EXERCISE: Each line below should be quoted exactly, please.
******************************
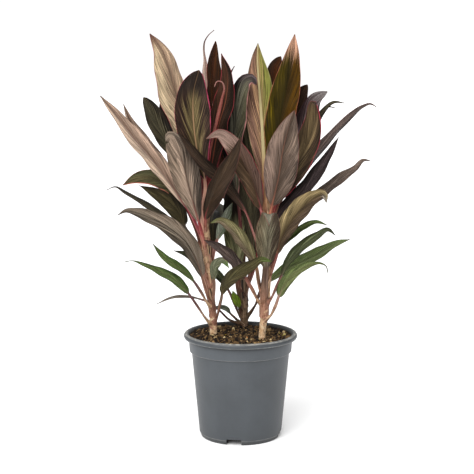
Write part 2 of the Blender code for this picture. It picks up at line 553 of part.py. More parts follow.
def make_stem(name, cane, leaves, mat):
    """A cane with its leaves fused to it in one body."""
    stem = make_cane(name, cane, mat)
    blades = bpy.data.collections.new("blades")
    bpy.context.scene.collection.children.link(blades)
    for leaf in leaves:
        blade = make_leaf(leaf, cane, mat)
        bpy.context.scene.collection.objects.unlink(blade)
        blades.objects.link(blade)
    boolean(stem, "UNION", collection=blades)
    for blade in list(blades.objects):
        bpy.data.objects.remove(blade, do_unlink=True)
    bpy.data.collections.remove(blades)
    return stem


def main():
    clear_scene()
    make_pot(material("pot_plastic", (0.13, 0.14, 0.15), 0.45))
    make_soil(material("potting_soil", (0.035, 0.022, 0.012), 0.95))
    foliage = material("foliage", (0.11, 0.07, 0.05), 0.4)
    make_stem("leafy_stem_left", CANES["left"], LEFT_LEAVES, foliage)
    make_stem("leafy_stem_right", CANES["right"], RIGHT_LEAVES, foliage)
    make_stem("leafy_stem_back", CANES["back"], BACK_LEAVES, foliage)


if __name__ == "__main__":
    main()
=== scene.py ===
"""A ti plant in a nursery pot: three leafy canes, the soil and the pot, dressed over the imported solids.

The tables of canes and leaves are in millimetres, as in the solids' own source. Everything else is in metres.
"""

import math
from collections import namedtuple
from functools import partial

import bpy
import numpy as np
from bpy.props import FloatProperty, FloatVectorProperty, IntProperty, PointerProperty
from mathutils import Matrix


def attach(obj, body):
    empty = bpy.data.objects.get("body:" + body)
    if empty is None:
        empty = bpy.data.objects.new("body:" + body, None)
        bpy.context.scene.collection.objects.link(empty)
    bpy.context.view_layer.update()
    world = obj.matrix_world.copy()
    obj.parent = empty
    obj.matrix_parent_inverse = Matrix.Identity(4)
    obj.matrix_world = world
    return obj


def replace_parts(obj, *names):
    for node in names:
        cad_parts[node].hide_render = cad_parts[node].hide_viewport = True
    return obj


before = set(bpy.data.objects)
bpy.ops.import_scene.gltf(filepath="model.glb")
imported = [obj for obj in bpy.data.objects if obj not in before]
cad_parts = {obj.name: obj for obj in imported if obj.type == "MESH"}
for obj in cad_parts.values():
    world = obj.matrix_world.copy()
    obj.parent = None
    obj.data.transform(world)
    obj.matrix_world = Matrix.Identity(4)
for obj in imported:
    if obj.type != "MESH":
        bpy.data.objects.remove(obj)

bl_info = {
    "name": "Potted ti plant",
    "version": (1, 0, 0),
    "blender": (4, 5, 0),
    "location": "3D View > Sidebar > Ti plant",
    "description": "Dresses the packed ti plant: leaves, canes, soil, pot and studio",
    "category": "Object",
}

MM = 0.001
SHARP = math.radians(40)  # an edge that turns by more than this isn't smoothed
NOISE_CELLS = 64  # cells of value noise before it repeats

# Studio: how much darker than it is seen a surface is under its light, and how much more colour it has, since
# white reflections wash it out
STUDIO = 0.64
VIVID = 1.15
FLOOR_REACH = 30.0
KEY_TURN = (math.radians(54), 0, math.radians(-24))
CAMERA_PLACE = (-0.0053, -1.7228, 0.53495)
SENSOR_WIDTH = 36.0  # mm

# Pot: the shell's radii and heights, and the corners that its profile turns at
RIM_RADIUS = 85.0 * MM
RIM_HEIGHT = 157.0 * MM
ROLL_RADIUS = 4.4 * MM
ROLL_ARC = (-50, 115)  # degrees, from straight out
ROLL_STEPS = 26
ROLL_FOOT = 8.0 * MM  # below the rim, as are the groove's top and the lip's foot
GROOVE_TOP = 3.4 * MM
GROOVE_DRAFT = 0.3 * MM
LIP = 4.0 * MM
LIP_FOOT = 4.0 * MM
COLLAR_TOP_RADIUS = 77.9 * MM
COLLAR_FOOT_RADIUS = 76.4 * MM
COLLAR_FOOT_HEIGHT = 129.9 * MM
STEP = 3.0 * MM
STEP_HEIGHT = 1.0 * MM
INNER_STEP = (2.0 * MM, 1.0 * MM)  # below and above the collar's foot
WALL = 1.8 * MM
WALL_FOOT_RADIUS = 61.9 * MM
WALL_FOOT_HEIGHT = 6.4 * MM
WALL_SLOPE = (COLLAR_FOOT_RADIUS - STEP - WALL_FOOT_RADIUS) / (
    COLLAR_FOOT_HEIGHT - STEP_HEIGHT - WALL_FOOT_HEIGHT
)
BASE_RADIUS = 59.2 * MM
FOOT_CHAMFER_RADIUS = 60.6 * MM
FOOT_CHAMFER_HEIGHT = 5.0 * MM
FOOT_WIDTH = 3.2 * MM
FOOT_DRAFT = 1.5 * MM
FLOOR_TOP = 6.6 * MM
FLOOR_UNDERSIDE = 5.0 * MM
FLOOR_EDGE = (1.4 * MM, 1.6 * MM)
PAD_RADIUS = 14.0 * MM
NOTCHES = 4
FIRST_NOTCH = math.radians(-99.6)  # a little left of the front
NOTCH_WIDTH = 22.0 * MM
NOTCH_HEIGHT = 9.0 * MM
NOTCH_REACH = 9.0 * MM  # how far a notch cuts in from the base's edge
NOTCH_ROUND = 1.5 * MM
NOTCH_STEPS = 6
CUTTER_EXCESS = 4.0 * MM
POT_SIDES = 176
POT_SHARP = math.radians(35)
EDGE_ROUND = 0.5 * MM
EDGE_STEPS = 4

# Soil. Each wave is how fast it runs along X and along Y, in radians a metre, and its phase. The rise is
# where the top starts to climb to the pot's wall, where it stops and by how much. The relief is each noise's
# cell and height.
SOIL_TOP = 150.3 * MM
SOIL_BUMP = 1.6 * MM
SOIL_WAVES = [(210, 95, 0), (-160, 120, 1.3), (60, 300, 0.4)]
SOIL_RISE = (48 * MM, 74 * MM, 1.6 * MM)
SOIL_RELIEF = [(9.0 * MM, 1.5 * MM), (4.0 * MM, 1.0 * MM), (1.8 * MM, 0.5 * MM)]
SOIL_SEED = 40
SOIL_GAP = 0.3 * MM
SOIL_SIDES = 160
SOIL_RINGS = 60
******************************
TASK RESULT:
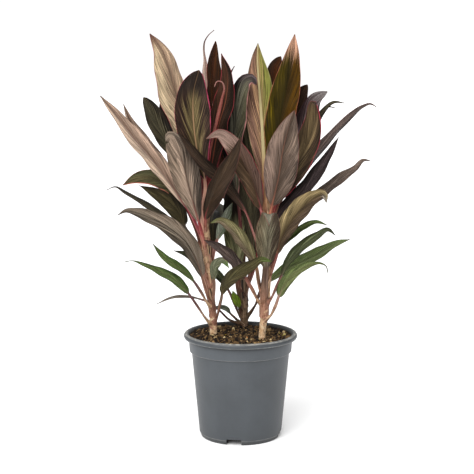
Write part 2 of the Blender code for this picture. It picks up at line 553 of part.py. More parts follow.
def make_stem(name, cane, leaves, mat):
    """A cane with its leaves fused to it in one body."""
    stem = make_cane(name, cane, mat)
    blades = bpy.data.collections.new("blades")
    bpy.context.scene.collection.children.link(blades)
    for leaf in leaves:
        blade = make_leaf(leaf, cane, mat)
        bpy.context.scene.collection.objects.unlink(blade)
        blades.objects.link(blade)
    boolean(stem, "UNION", collection=blades)
    for blade in list(blades.objects):
        bpy.data.objects.remove(blade, do_unlink=True)
    bpy.data.collections.remove(blades)
    return stem


def main():
    clear_scene()
    make_pot(material("pot_plastic", (0.13, 0.14, 0.15), 0.45))
    make_soil(material("potting_soil", (0.035, 0.022, 0.012), 0.95))
    foliage = material("foliage", (0.11, 0.07, 0.05), 0.4)
    make_stem("leafy_stem_left", CANES["left"], LEFT_LEAVES, foliage)
    make_stem("leafy_stem_right", CANES["right"], RIGHT_LEAVES, foliage)
    make_stem("leafy_stem_back", CANES["back"], BACK_LEAVES, foliage)


if __name__ == "__main__":
    main()
=== scene.py ===
"""A ti plant in a nursery pot: three leafy canes, the soil and the pot, dressed over the imported solids.

The tables of canes and leaves are in millimetres, as in the solids' own source. Everything else is in metres.
"""

import math
from collections import namedtuple
from functools import partial

import bpy
import numpy as np
from bpy.props import FloatProperty, FloatVectorProperty, IntProperty, PointerProperty
from mathutils import Matrix


def attach(obj, body):
    empty = bpy.data.objects.get("body:" + body)
    if empty is None:
        empty = bpy.data.objects.new("body:" + body, None)
        bpy.context.scene.collection.objects.link(empty)
    bpy.context.view_layer.update()
    world = obj.matrix_world.copy()
    obj.parent = empty
    obj.matrix_parent_inverse = Matrix.Identity(4)
    obj.matrix_world = world
    return obj


def replace_parts(obj, *names):
    for node in names:
        cad_parts[node].hide_render = cad_parts[node].hide_viewport = True
    return obj


before = set(bpy.data.objects)
bpy.ops.import_scene.gltf(filepath="model.glb")
imported = [obj for obj in bpy.data.objects if obj not in before]
cad_parts = {obj.name: obj for obj in imported if obj.type == "MESH"}
for obj in cad_parts.values():
    world = obj.matrix_world.copy()
    obj.parent = None
    obj.data.transform(world)
    obj.matrix_world = Matrix.Identity(4)
for obj in imported:
    if obj.type != "MESH":
        bpy.data.objects.remove(obj)

bl_info = {
    "name": "Potted ti plant",
    "version": (1, 0, 0),
    "blender": (4, 5, 0),
    "location": "3D View > Sidebar > Ti plant",
    "description": "Dresses the packed ti plant: leaves, canes, soil, pot and studio",
    "category": "Object",
}

MM = 0.001
SHARP = math.radians(40)  # an edge that turns by more than this isn't smoothed
NOISE_CELLS = 64  # cells of value noise before it repeats

# Studio: how much darker than it is seen a surface is under its light, and how much more colour it has, since
# white reflections wash it out
STUDIO = 0.64
VIVID = 1.15
FLOOR_REACH = 30.0
KEY_TURN = (math.radians(54), 0, math.radians(-24))
CAMERA_PLACE = (-0.0053, -1.7228, 0.53495)
SENSOR_WIDTH = 36.0  # mm

# Pot: the shell's radii and heights, and the corners that its profile turns at
RIM_RADIUS = 85.0 * MM
RIM_HEIGHT = 157.0 * MM
ROLL_RADIUS = 4.4 * MM
ROLL_ARC = (-50, 115)  # degrees, from straight out
ROLL_STEPS = 26
ROLL_FOOT = 8.0 * MM  # below the rim, as are the groove's top and the lip's foot
GROOVE_TOP = 3.4 * MM
GROOVE_DRAFT = 0.3 * MM
LIP = 4.0 * MM
LIP_FOOT = 4.0 * MM
COLLAR_TOP_RADIUS = 77.9 * MM
COLLAR_FOOT_RADIUS = 76.4 * MM
COLLAR_FOOT_HEIGHT = 129.9 * MM
STEP = 3.0 * MM
STEP_HEIGHT = 1.0 * MM
INNER_STEP = (2.0 * MM, 1.0 * MM)  # below and above the collar's foot
WALL = 1.8 * MM
WALL_FOOT_RADIUS = 61.9 * MM
WALL_FOOT_HEIGHT = 6.4 * MM
WALL_SLOPE = (COLLAR_FOOT_RADIUS - STEP - WALL_FOOT_RADIUS) / (
    COLLAR_FOOT_HEIGHT - STEP_HEIGHT - WALL_FOOT_HEIGHT
)
BASE_RADIUS = 59.2 * MM
FOOT_CHAMFER_RADIUS = 60.6 * MM
FOOT_CHAMFER_HEIGHT = 5.0 * MM
FOOT_WIDTH = 3.2 * MM
FOOT_DRAFT = 1.5 * MM
FLOOR_TOP = 6.6 * MM
FLOOR_UNDERSIDE = 5.0 * MM
FLOOR_EDGE = (1.4 * MM, 1.6 * MM)
PAD_RADIUS = 14.0 * MM
NOTCHES = 4
FIRST_NOTCH = math.radians(-99.6)  # a little left of the front
NOTCH_WIDTH = 22.0 * MM
NOTCH_HEIGHT = 9.0 * MM
NOTCH_REACH = 9.0 * MM  # how far a notch cuts in from the base's edge
NOTCH_ROUND = 1.5 * MM
NOTCH_STEPS = 6
CUTTER_EXCESS = 4.0 * MM
POT_SIDES = 176
POT_SHARP = math.radians(35)
EDGE_ROUND = 0.5 * MM
EDGE_STEPS = 4

# Soil. Each wave is how fast it runs along X and along Y, in radians a metre, and its phase. The rise is
# where the top starts to climb to the pot's wall, where it stops and by how much. The relief is each noise's
# cell and height.
SOIL_TOP = 150.3 * MM
SOIL_BUMP = 1.6 * MM
SOIL_WAVES = [(210, 95, 0), (-160, 120, 1.3), (60, 300, 0.4)]
SOIL_RISE = (48 * MM, 74 * MM, 1.6 * MM)
SOIL_RELIEF = [(9.0 * MM, 1.5 * MM), (4.0 * MM, 1.0 * MM), (1.8 * MM, 0.5 * MM)]
SOIL_SEED = 40
SOIL_GAP = 0.3 * MM
SOIL_SIDES = 160
SOIL_RINGS = 60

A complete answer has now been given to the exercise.